Месть Виджая, его стремление покарать обидчиков является примером того, что гнев несет в себе моральный вопрос: как далеко имеет право зайти герой на пути мщения за причиненные ему обиды и унижения. Этот гнев проявляется по-разному: через возмущение, боль, презрение, жажду мести и стойкость героя перед лишениями. И всегда это гнев с оттенком мученичества: ведь, как правило, Виджай обездолен и обманут собственным отцом; его мать выступает в роли единственного звена, которое связывает семью воедино; а его девушки выполняют сугубо декоративные функции. В современных ролях Амитабха Баччана продолжает чувствоваться влияние морального авторитета, системы мотивов и обостренного чувства справедливости, присущих Виджаю.

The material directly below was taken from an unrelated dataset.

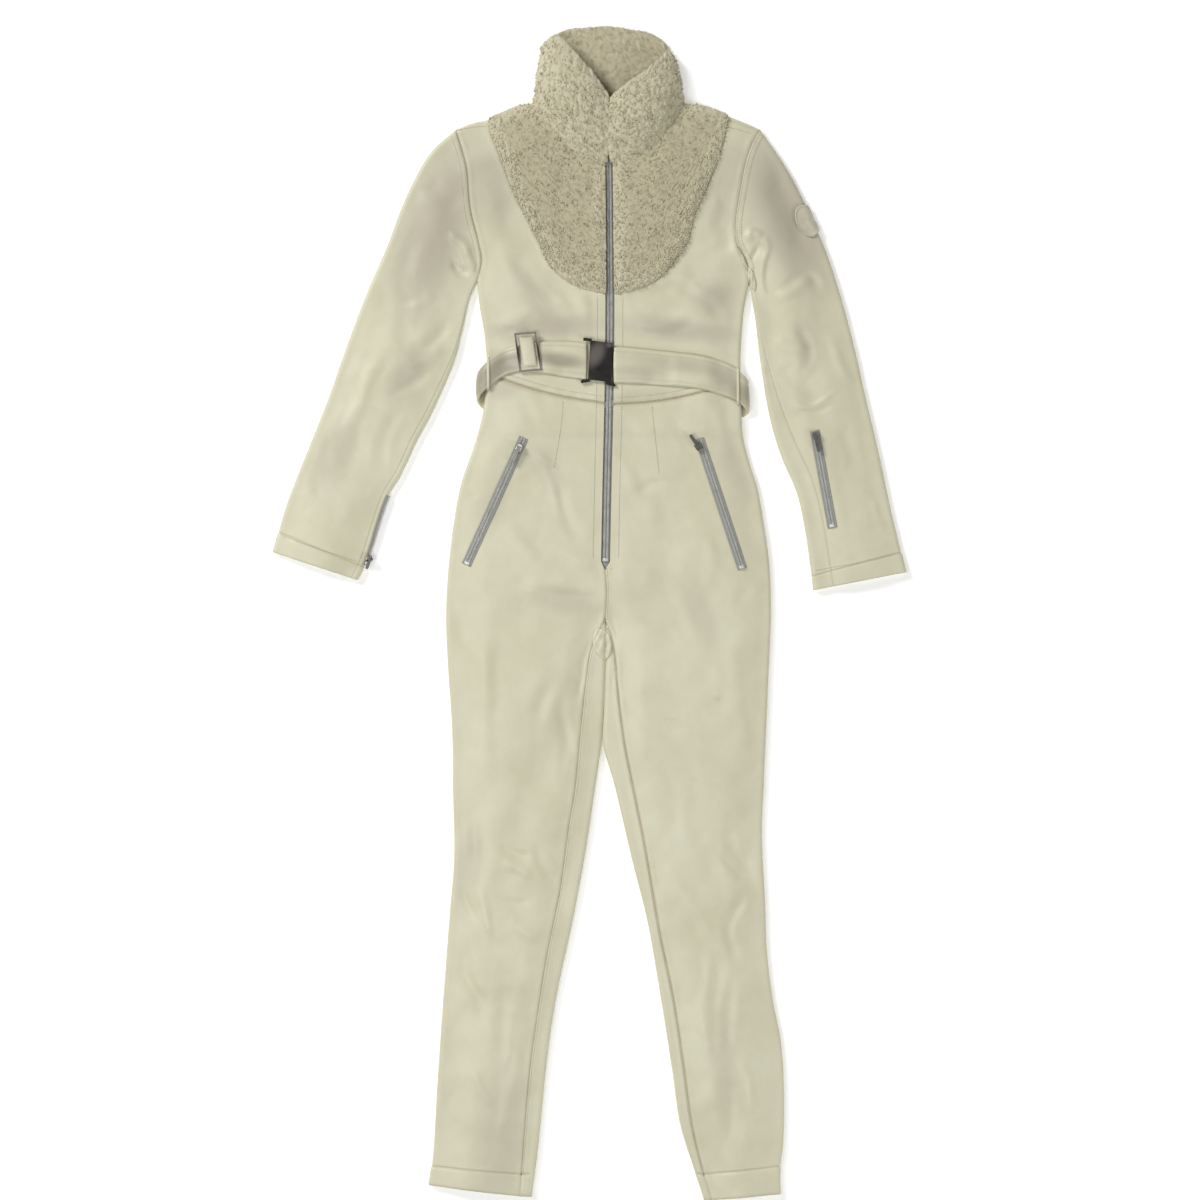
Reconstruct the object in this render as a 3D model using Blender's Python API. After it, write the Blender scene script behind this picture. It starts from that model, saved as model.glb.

Нередко его персонажи неадекватны в своих эмоциональных проявлениях, особенно по отношению к молодым и влюбленным, так как ставят справедливость превыше даже собственной жизни и собственного счастья. Однако в конечном итоге они приходят к согласию с более молодыми героями, которые в своих действиях и решениях больше полагаются на эмоции, нежели на разум.